▶ **Problem statement**:
Write out exactly the lines from the line with "Keep writing the" through the line with "return joined([post, collar, crank, rod, hub, bolt])", including both, and nothing more.

── Dataset

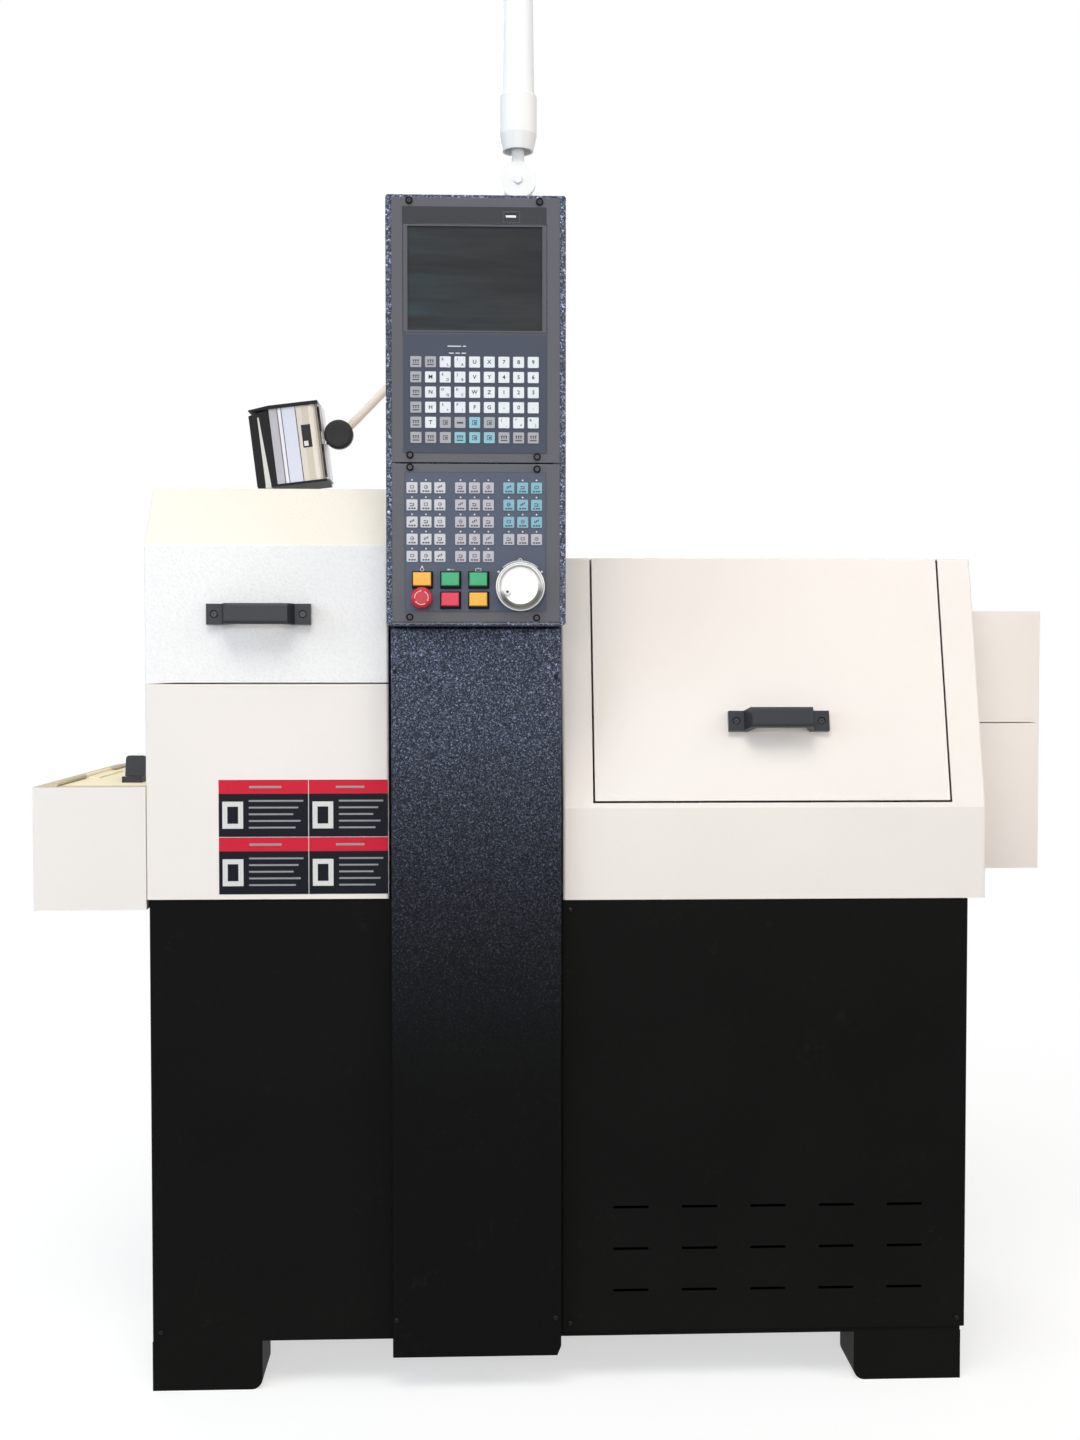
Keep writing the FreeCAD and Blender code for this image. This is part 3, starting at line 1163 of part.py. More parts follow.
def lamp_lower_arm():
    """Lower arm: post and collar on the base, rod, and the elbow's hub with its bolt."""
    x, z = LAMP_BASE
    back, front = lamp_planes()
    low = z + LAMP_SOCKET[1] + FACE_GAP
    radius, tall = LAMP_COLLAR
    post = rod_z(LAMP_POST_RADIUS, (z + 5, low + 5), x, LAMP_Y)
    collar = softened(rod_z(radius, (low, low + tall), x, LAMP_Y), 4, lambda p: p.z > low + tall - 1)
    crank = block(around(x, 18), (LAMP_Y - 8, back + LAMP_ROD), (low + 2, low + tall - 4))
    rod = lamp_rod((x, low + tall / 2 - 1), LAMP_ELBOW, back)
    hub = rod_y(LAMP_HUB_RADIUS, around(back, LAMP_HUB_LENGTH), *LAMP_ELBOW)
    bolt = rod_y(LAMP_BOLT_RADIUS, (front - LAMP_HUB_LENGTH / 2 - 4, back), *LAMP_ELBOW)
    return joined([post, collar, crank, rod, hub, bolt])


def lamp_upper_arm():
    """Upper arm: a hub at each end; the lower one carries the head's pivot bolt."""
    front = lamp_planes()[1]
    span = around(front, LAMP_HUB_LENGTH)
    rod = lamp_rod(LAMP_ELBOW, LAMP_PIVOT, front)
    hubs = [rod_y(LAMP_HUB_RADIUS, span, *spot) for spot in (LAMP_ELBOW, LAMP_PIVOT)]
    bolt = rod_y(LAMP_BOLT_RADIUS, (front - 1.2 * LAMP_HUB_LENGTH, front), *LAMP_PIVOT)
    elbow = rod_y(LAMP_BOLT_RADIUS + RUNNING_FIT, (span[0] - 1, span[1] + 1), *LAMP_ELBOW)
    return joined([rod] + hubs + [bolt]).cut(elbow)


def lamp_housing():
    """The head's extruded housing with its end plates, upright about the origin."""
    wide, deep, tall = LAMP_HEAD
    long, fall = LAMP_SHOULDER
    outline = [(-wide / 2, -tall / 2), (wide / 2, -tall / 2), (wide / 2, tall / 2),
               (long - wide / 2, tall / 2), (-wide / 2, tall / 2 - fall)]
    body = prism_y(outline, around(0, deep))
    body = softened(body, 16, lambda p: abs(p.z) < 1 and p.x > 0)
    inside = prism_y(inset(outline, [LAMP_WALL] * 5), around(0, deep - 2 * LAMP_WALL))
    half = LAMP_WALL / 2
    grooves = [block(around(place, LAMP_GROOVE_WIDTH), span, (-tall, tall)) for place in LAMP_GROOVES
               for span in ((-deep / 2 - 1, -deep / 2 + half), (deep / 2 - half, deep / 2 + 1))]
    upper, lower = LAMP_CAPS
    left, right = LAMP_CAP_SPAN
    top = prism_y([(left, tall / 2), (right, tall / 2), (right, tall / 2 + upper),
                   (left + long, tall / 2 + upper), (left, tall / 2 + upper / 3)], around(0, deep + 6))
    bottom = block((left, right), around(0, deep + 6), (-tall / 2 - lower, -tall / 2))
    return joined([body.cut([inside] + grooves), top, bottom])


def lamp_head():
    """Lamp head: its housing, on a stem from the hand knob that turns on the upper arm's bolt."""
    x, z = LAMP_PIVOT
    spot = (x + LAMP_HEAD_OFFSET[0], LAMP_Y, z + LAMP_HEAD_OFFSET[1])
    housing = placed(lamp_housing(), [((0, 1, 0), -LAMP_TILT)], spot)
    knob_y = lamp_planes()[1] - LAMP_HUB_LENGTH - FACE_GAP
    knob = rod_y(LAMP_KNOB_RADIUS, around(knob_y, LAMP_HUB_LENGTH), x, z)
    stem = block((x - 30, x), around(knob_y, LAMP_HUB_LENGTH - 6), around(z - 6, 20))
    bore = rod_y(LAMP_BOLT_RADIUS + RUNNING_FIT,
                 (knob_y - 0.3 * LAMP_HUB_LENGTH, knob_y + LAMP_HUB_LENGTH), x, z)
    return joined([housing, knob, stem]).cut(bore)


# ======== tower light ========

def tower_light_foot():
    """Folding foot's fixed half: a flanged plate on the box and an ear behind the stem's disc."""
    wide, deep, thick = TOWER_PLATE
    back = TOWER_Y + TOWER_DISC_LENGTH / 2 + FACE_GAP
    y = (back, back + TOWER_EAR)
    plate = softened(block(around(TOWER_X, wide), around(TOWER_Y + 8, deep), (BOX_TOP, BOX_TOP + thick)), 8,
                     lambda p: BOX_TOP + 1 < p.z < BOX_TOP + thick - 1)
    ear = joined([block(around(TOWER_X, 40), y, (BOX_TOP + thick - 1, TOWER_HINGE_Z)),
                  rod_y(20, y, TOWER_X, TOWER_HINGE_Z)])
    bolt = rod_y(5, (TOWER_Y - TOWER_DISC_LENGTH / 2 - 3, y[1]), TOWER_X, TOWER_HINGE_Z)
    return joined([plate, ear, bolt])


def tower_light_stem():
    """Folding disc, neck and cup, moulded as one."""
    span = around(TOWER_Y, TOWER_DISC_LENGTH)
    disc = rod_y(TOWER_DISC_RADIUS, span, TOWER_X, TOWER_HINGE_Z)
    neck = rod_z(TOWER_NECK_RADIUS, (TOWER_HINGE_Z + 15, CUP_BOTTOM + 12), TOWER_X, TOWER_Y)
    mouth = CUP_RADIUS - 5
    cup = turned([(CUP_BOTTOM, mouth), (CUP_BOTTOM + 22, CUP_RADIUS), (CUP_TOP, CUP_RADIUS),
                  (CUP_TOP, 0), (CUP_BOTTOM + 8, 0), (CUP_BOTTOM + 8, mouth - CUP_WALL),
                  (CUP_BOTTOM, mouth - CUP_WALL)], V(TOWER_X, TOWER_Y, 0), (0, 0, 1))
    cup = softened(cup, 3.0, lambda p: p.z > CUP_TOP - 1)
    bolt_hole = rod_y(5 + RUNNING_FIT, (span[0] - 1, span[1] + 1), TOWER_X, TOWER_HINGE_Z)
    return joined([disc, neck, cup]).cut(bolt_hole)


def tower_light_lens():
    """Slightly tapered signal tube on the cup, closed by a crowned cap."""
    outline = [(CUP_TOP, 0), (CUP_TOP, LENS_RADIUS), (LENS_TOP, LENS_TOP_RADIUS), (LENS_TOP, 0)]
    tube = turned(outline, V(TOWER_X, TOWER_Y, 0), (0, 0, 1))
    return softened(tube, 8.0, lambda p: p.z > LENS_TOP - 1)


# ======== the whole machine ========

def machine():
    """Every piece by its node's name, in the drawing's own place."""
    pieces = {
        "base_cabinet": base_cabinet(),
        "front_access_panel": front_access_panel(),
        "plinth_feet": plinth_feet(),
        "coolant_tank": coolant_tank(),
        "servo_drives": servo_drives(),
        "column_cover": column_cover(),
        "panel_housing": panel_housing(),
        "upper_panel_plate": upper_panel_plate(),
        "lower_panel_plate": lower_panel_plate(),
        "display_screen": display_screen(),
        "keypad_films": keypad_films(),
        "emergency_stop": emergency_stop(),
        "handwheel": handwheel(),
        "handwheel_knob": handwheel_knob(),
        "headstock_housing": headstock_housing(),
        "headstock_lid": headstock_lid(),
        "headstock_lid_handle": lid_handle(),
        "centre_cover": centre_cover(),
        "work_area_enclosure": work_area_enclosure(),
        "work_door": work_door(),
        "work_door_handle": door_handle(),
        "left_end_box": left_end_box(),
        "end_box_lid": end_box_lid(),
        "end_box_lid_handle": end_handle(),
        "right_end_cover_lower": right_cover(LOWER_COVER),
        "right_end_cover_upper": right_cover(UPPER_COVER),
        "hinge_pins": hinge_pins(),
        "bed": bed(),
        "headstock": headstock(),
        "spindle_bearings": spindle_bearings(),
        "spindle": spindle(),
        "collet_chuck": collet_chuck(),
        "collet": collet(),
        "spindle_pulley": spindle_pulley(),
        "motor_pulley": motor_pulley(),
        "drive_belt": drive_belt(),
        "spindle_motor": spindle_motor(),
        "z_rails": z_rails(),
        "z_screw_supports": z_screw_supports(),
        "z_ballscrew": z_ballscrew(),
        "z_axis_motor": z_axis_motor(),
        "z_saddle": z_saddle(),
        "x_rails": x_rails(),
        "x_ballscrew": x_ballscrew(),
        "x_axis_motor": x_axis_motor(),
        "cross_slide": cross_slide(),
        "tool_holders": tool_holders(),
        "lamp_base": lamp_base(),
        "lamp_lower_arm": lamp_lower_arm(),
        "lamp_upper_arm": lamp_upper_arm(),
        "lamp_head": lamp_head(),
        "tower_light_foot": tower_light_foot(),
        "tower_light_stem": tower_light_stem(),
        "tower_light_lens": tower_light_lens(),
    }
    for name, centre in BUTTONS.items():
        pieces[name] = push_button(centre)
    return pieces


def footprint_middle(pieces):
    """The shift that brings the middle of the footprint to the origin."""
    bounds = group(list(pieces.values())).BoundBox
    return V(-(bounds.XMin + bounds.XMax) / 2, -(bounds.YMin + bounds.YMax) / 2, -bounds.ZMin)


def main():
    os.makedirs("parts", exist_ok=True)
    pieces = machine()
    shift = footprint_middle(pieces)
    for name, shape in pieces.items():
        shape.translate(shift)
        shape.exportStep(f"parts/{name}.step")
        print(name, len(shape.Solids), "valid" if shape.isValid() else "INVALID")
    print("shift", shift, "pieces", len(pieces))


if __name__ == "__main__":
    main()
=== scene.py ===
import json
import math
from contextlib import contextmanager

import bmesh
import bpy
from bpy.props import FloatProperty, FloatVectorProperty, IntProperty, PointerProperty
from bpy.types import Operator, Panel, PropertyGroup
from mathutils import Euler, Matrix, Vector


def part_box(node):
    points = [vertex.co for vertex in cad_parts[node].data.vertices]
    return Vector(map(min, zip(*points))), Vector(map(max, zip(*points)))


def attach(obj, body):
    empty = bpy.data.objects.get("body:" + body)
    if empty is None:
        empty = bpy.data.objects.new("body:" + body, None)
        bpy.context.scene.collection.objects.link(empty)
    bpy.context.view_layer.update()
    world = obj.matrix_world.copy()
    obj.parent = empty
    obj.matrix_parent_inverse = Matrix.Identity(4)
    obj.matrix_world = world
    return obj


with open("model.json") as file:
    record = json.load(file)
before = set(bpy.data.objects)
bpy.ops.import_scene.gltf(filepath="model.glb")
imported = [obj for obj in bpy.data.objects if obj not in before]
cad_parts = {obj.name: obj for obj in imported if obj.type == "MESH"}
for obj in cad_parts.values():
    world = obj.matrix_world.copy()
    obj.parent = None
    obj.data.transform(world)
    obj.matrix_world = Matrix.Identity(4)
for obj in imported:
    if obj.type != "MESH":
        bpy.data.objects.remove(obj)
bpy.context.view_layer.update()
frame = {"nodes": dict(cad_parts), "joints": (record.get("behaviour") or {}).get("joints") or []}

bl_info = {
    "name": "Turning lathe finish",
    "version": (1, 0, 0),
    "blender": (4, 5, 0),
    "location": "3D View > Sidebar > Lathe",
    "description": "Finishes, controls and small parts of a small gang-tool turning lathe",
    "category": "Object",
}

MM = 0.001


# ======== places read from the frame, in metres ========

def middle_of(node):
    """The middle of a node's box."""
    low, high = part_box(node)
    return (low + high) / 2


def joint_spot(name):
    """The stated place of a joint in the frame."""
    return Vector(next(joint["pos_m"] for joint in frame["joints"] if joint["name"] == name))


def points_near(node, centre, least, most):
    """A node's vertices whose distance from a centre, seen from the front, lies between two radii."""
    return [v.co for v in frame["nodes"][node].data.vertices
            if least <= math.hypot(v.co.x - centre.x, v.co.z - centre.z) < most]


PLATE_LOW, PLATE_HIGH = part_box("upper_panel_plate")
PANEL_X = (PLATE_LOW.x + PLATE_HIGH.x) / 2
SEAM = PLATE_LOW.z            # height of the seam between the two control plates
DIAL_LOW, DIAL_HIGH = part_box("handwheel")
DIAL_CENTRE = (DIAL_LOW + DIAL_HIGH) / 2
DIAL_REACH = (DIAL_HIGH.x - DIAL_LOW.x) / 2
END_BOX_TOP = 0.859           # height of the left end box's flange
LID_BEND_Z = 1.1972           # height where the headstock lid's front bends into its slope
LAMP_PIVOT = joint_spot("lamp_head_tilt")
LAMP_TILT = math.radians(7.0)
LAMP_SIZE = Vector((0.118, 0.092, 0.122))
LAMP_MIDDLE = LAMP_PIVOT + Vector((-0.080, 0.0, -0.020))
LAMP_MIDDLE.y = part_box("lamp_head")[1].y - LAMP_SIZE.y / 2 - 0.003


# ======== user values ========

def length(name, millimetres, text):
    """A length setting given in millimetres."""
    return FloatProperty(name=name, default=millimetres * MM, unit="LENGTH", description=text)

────
── Dataset

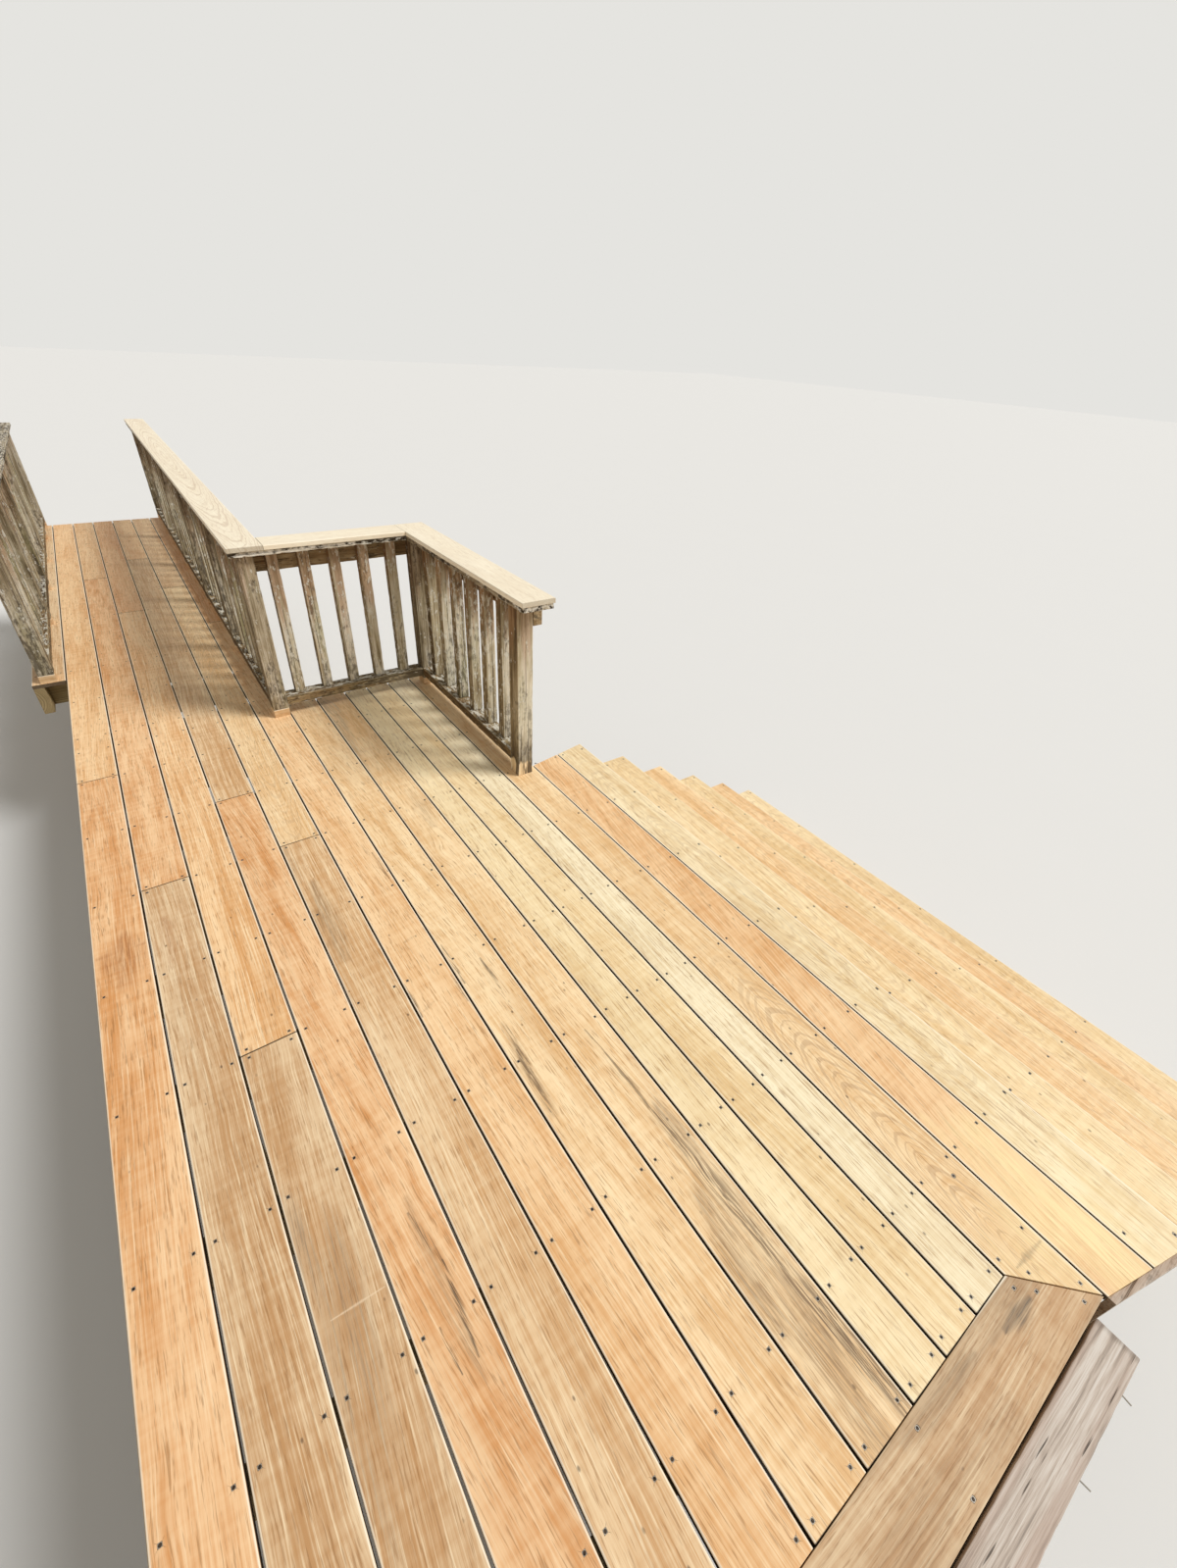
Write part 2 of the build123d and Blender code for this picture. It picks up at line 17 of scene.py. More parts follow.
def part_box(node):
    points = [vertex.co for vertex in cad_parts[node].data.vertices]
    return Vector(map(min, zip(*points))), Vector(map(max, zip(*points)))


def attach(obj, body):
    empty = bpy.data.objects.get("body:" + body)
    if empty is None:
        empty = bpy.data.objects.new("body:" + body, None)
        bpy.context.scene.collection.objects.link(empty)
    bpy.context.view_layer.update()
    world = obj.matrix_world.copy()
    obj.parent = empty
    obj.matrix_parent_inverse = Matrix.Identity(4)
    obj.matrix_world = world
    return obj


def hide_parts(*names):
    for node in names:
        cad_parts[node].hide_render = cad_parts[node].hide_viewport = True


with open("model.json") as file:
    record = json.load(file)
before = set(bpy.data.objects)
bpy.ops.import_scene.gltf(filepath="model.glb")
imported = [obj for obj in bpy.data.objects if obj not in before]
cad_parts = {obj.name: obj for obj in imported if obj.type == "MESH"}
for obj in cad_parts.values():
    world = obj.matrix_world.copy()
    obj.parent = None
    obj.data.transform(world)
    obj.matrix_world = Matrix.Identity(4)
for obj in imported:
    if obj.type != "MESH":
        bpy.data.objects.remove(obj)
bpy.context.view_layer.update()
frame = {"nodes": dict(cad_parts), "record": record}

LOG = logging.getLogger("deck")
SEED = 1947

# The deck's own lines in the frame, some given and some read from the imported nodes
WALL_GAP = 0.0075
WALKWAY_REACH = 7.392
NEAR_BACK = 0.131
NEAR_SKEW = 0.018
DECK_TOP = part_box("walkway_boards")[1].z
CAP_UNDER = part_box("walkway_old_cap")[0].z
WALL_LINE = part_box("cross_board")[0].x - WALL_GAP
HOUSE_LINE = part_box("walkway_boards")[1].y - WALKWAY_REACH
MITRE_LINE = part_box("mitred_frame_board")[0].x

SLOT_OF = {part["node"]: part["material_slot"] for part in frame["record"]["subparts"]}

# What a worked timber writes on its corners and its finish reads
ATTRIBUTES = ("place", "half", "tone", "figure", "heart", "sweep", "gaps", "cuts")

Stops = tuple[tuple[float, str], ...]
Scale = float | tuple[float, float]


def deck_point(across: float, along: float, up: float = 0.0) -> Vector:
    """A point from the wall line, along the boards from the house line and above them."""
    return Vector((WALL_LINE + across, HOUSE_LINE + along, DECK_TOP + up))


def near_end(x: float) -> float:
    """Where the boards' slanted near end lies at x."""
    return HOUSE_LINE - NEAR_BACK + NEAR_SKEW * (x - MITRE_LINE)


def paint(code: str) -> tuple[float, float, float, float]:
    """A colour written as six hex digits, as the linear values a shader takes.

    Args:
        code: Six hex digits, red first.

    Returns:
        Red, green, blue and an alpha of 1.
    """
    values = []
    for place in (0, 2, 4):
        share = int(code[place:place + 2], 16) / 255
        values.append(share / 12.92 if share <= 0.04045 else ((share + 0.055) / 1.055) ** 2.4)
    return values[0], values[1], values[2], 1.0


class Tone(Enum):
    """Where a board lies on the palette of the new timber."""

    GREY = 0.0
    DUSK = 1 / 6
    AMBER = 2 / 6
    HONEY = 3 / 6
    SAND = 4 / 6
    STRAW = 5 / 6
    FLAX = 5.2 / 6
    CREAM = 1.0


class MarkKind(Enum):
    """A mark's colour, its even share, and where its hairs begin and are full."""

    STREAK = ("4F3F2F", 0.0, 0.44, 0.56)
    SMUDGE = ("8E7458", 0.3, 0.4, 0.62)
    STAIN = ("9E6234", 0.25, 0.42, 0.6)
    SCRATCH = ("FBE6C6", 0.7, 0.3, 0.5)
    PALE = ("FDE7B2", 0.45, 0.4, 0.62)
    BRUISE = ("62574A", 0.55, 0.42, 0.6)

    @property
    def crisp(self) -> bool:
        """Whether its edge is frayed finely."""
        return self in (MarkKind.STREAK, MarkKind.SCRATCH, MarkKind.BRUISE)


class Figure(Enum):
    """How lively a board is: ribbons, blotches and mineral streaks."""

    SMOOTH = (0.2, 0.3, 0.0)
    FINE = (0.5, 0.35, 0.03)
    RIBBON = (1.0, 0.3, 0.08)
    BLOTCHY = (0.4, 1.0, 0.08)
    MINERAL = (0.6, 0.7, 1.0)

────

▶ **Result of this exercise**:
Keep writing the FreeCAD and Blender code for this image. This is part 3, starting at line 1163 of part.py. More parts follow.
def lamp_lower_arm():
    """Lower arm: post and collar on the base, rod, and the elbow's hub with its bolt."""
    x, z = LAMP_BASE
    back, front = lamp_planes()
    low = z + LAMP_SOCKET[1] + FACE_GAP
    radius, tall = LAMP_COLLAR
    post = rod_z(LAMP_POST_RADIUS, (z + 5, low + 5), x, LAMP_Y)
    collar = softened(rod_z(radius, (low, low + tall), x, LAMP_Y), 4, lambda p: p.z > low + tall - 1)
    crank = block(around(x, 18), (LAMP_Y - 8, back + LAMP_ROD), (low + 2, low + tall - 4))
    rod = lamp_rod((x, low + tall / 2 - 1), LAMP_ELBOW, back)
    hub = rod_y(LAMP_HUB_RADIUS, around(back, LAMP_HUB_LENGTH), *LAMP_ELBOW)
    bolt = rod_y(LAMP_BOLT_RADIUS, (front - LAMP_HUB_LENGTH / 2 - 4, back), *LAMP_ELBOW)
    return joined([post, collar, crank, rod, hub, bolt])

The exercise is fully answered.